Last week at the Diamond Comic Distributors’ retail summit, Marvel Comics announced the launch of Marvel Noir—a
new line of books which will utilize the characters of the Marvel
Universe by injecting them into a period-piece Noir-style
environment—starting with Marvel’s X-Men. Marvel linked this new line
to a series of teaser images featuring what appeared to be various
X-Men characters that had started leaking onto the internet and into
print ads over the past summer.
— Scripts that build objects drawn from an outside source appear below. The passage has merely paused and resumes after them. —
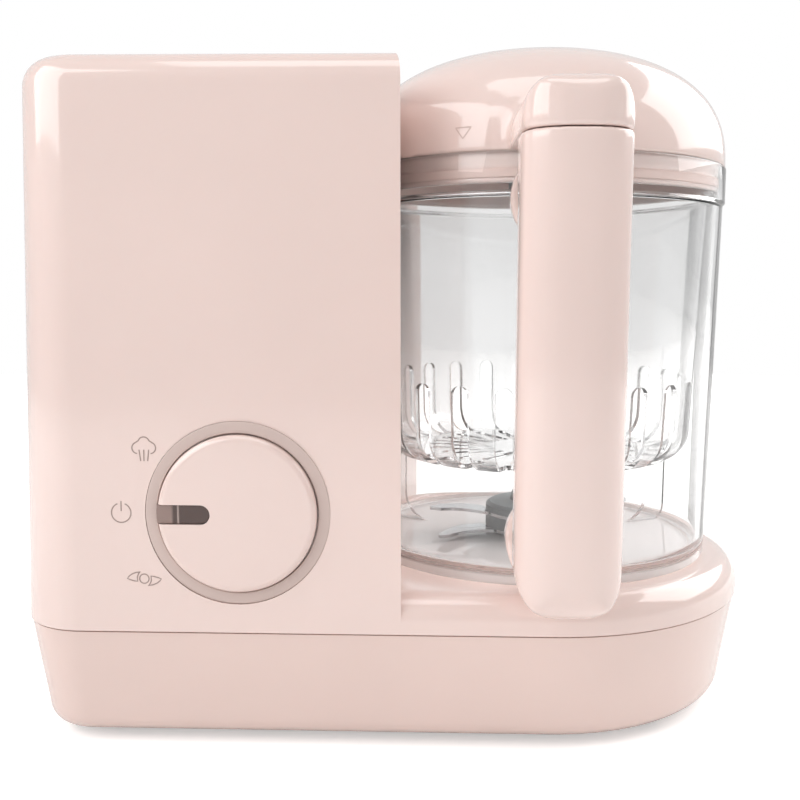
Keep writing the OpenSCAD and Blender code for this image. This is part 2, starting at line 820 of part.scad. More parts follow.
// Hose from the boiler's spigot up and over to the seal in the recess
module steam_hose() {
  foot = tank_top + 3 + fit;
  bend_x = -hose_x + hose_bend;
  color(silicone) {
    translate([-hose_x, 0, 0]) ring(hose_bore, hose_r, foot, steam_z - hose_bend);
    translate([bend_x, 0, steam_z - hose_bend]) rotate([90, 0, 0]) rotate([0, 0, 90])
      rotate_extrude(angle = 90) translate([hose_bend, 0]) difference() {
        circle(r = hose_r);
        circle(r = hose_bore);
      }
    translate([bend_x, 0, steam_z]) rotate([0, 90, 0]) ring(hose_bore, hose_r, 0, -recess_r - 3 - bend_x);
  }
}

module steam_seal()
  color(silicone) translate([0, 0, steam_z]) difference() {
    union() {
      bar_x(seal_r, -recess_r - 5, -bowl_r - gap);
      bar_x(seal_r + 2, -recess_r - 7, -recess_r - 5);
    }
    bar_x(hose_r + fit, -recess_r - 8, -recess_r - 3);
    bar_x(hose_bore, -recess_r - 4, -bowl_r + eps);
  }

module filler_cap() {
  cap_bottom = pocket_floor + fit;
  cap_t = cap_pocket - 0.6;
  plug = 12;
  color(shell_pink) translate([-boiler_x, 0, 0]) {
    difference() {
      rotate_extrude() {
        translate([0, cap_bottom]) square([filler_cap_r - 1.5, cap_t]);
        translate([0, cap_bottom]) square([filler_cap_r, cap_t - 1.5]);
        translate([filler_cap_r - 1.5, cap_bottom + cap_t - 1.5]) circle(r = 1.5);
      }
      // Two finger hollows leave a grip bar across the cap
      for (side = [-1, 1]) intersection() {
        disc(filler_cap_r - 4, cap_bottom + 1.8, column_h);
        translate([-filler_cap_r, side > 0 ? 3.5 : -filler_cap_r - 3.5, cap_bottom + 1.8])
          cube([2 * filler_cap_r, filler_cap_r, cap_t]);
      }
    }
    ring(neck_r - 4.5, neck_r - 2, cap_bottom - plug, cap_bottom);
  }
}

module filler_seal()
  color(silicone) translate([-boiler_x, 0, 0])
    ring(neck_r - 2 + run, neck_r - gap, pocket_floor - 7, pocket_floor - 3);

// ---- Bowl ----

module baffle_rib() {
  rib_in = bowl_in_foot - 9.2;
  rib_top = basket_bottom - 2.5;
  foot_flare = 12;
  rotate([90, 0, 0]) translate([0, 0, -1]) linear_extrude(2) difference() {
    translate([rib_in - foot_flare, floor_z - 0.5])
      square([bowl_in_foot + 0.6 - rib_in + foot_flare, rib_top - floor_z + 0.5]);
    translate([rib_in - 2 * foot_flare, floor_z + foot_flare])
      square([2 * foot_flare, rib_top]);
    translate([rib_in - foot_flare, floor_z + foot_flare]) circle(r = foot_flare);
  }
}

module bowl() {
  upper_out = bowl_r - band_step;
  rib_turn = 22;
  color(clear_grey) difference() {
    union() {
      rotate_extrude() polygon([
        [boss_out - boss_wall, plate_h], [foot_ring_r - 1.5, plate_h], [foot_ring_r, plate_h + 1.5],
        [upper_out, band_z - 1], [bowl_r, band_z], [bowl_r, rim_z - 0.6], [bowl_r - 0.6, rim_z],
        [rim_in, rim_z], [rim_in, ledge_z], [ledge_r, ledge_z],
        [bowl_in_foot, floor_z + 6], [bowl_in_foot - 1.7, floor_z + 1.7], [bowl_in_foot - 6, floor_z],
        [30, floor_z], [29.4, floor_z + 0.9], [27.6, floor_z + 0.9], [27, floor_z],
        [boss_out + 1, floor_z], [boss_out, floor_z + 1], [boss_out, boss_top - 1], [boss_out - 1, boss_top],
        [6.1, boss_top], [6.1, boss_ceiling], [boss_out - boss_wall, boss_ceiling]]);
      for (turn = [rib_turn, 180 - rib_turn]) rotate([0, 0, turn]) baffle_rib();
      // Lugs that carry the handle
      for (root = handle_roots) translate([0, 0, root[0]]) bar_y(lug_r, -lug_end, -root[1] + 1.2);
    }
    for (root = handle_roots) translate([0, 0, root[0]]) bar_y(1.1, -lug_end - eps, -root[1] + 0.8);
  }
}

module blade_bush()
  color(brass) {
    ring(blade_shaft_r + run, 6, boss_ceiling, boss_top);
    ring(blade_shaft_r + run, 9, boss_top, boss_top + 0.7);
  }

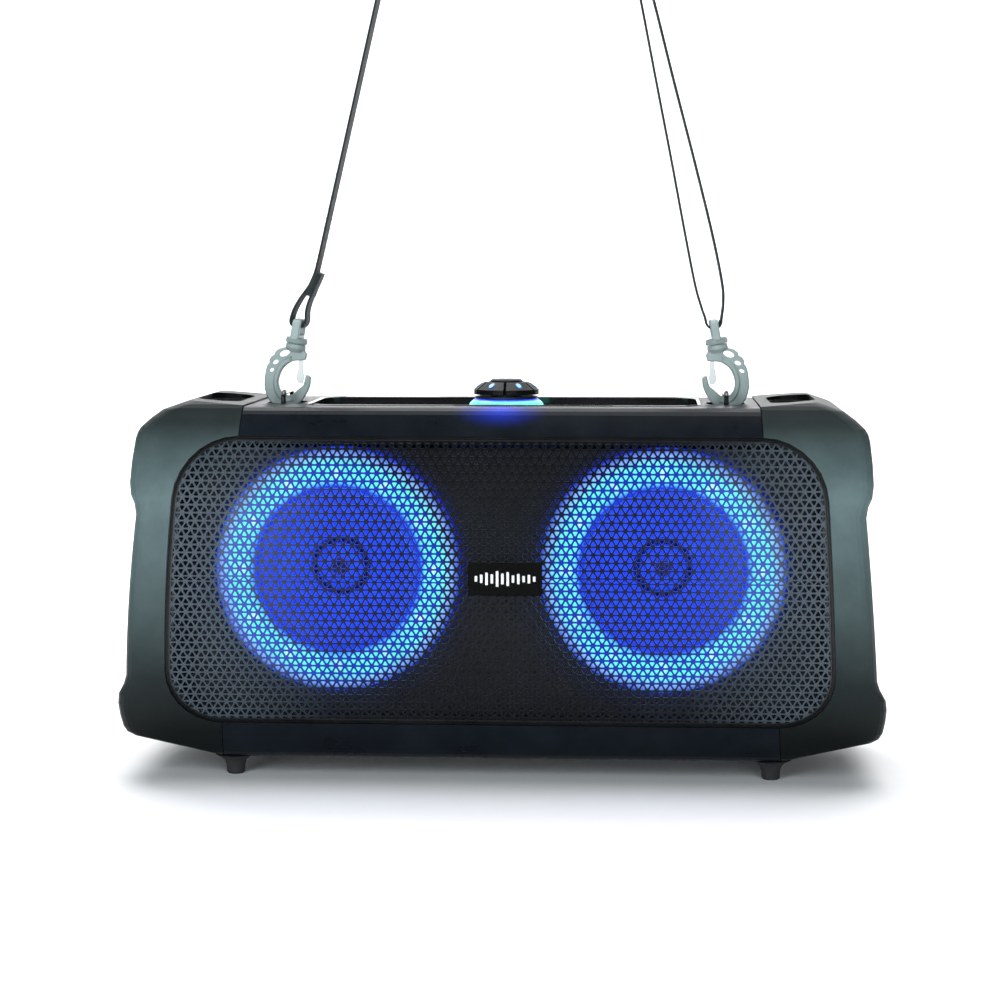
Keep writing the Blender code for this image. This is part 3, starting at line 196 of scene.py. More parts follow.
def light_ring_material(name, centre, inner, outer):
    """Translucent ring lit from within by a row of lamps."""
    made, tree, shader = new_material(name)
    radius, moved = distance_from(tree, centre)
    share = spread(tree, radius, inner, outer)
    colour = ramp(tree, share, [(0.0, BLUE), (0.07, (0.10, 0.55, 1.0)), (0.16, MINT), (0.58, MINT),
                                (0.80, SKY), (1.0, DEEP_BLUE)])
    parts = node(tree, "SeparateXYZ", {0: moved})
    angle = math_node(tree, "ARCTAN2", parts.outputs["X"], parts.outputs["Z"])
    lamps = math_node(tree, "COSINE", math_node(tree, "MULTIPLY", angle, 12.0))
    lamps = spread(tree, lamps, 0.80, 1.0)
    band = ramp(tree, share, [(0.14, 0.0), (0.32, 1.0), (0.55, 0.0)])
    hot = math_node(tree, "MULTIPLY", lamps, band)
    patchy = spread(tree, noise(tree, 30.0, 2.0), 0.35, 0.7, 0.55, 1.0)
    hot = math_node(tree, "MULTIPLY", hot, patchy)
    tree.links.new(mix(tree, hot, colour, WHITE_BLUE), shader.inputs["Emission Color"])
    glow = spread(tree, noise(tree, 55.0, 3.0), 0.3, 0.7, 0.85, 1.2)
    tree.links.new(glow, shader.inputs["Emission Strength"])
    shader.inputs["Base Color"].default_value = (0.05, 0.12, 0.2, 1.0)
    tree.links.new(spread(tree, noise(tree, 400.0), 0.3, 0.7, 0.25, 0.4), shader.inputs["Roughness"])
    return made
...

The first project, X Men Noir (note the lack of a hyphen) will be written by Fred Van Lente with artwork provided by Dennis Calero.
Newsarama contacted Van Lente and Calero to talk about X Men Noir and about bringing a new line of books to life at Marvel Comics.
Newsarama: First off, how did this concept come about? What's the premise for X Men Noir?
Fred Van Lente: X Men Noir is a complete re-imagining of
the X-Men franchise from the ground-up, not as a superhero series but
as a gritty urban crime series--set, very loosely, in the golden era of
film noir, the period directly following World War II through the early
1950's.
I say "very loosely" because readers will immediately notice that there
are plenty of alternate reality touches to the Noirverse that didn't
exist historically. The Noirverse is very much its own pocket reality,
with radical deviations both from Marvel Universe history and the
history of our own world.
Dennis and I had wanted to do a noir project since we met and became
friends while signing at the Marvel booth in Wizard World Philly a
couple years ago. The genre had always been one of our favorites. It
was Dennis, in fact, who came up with the original concept, which
originally involved another Marvel character--I won't say which one,
since we still have hopes of doing that project in the future--and as
things often happen in mainstream comics, once we brought idea to the
editorial board it morphed and changed a bit to meet Marvel's
publishing needs. It was actually X-Editor Axel Alonso who suggested we
run with the X-Men, and I'm glad he did--it very quickly became its own
entity, and, as the cliché goes, "wrote itself."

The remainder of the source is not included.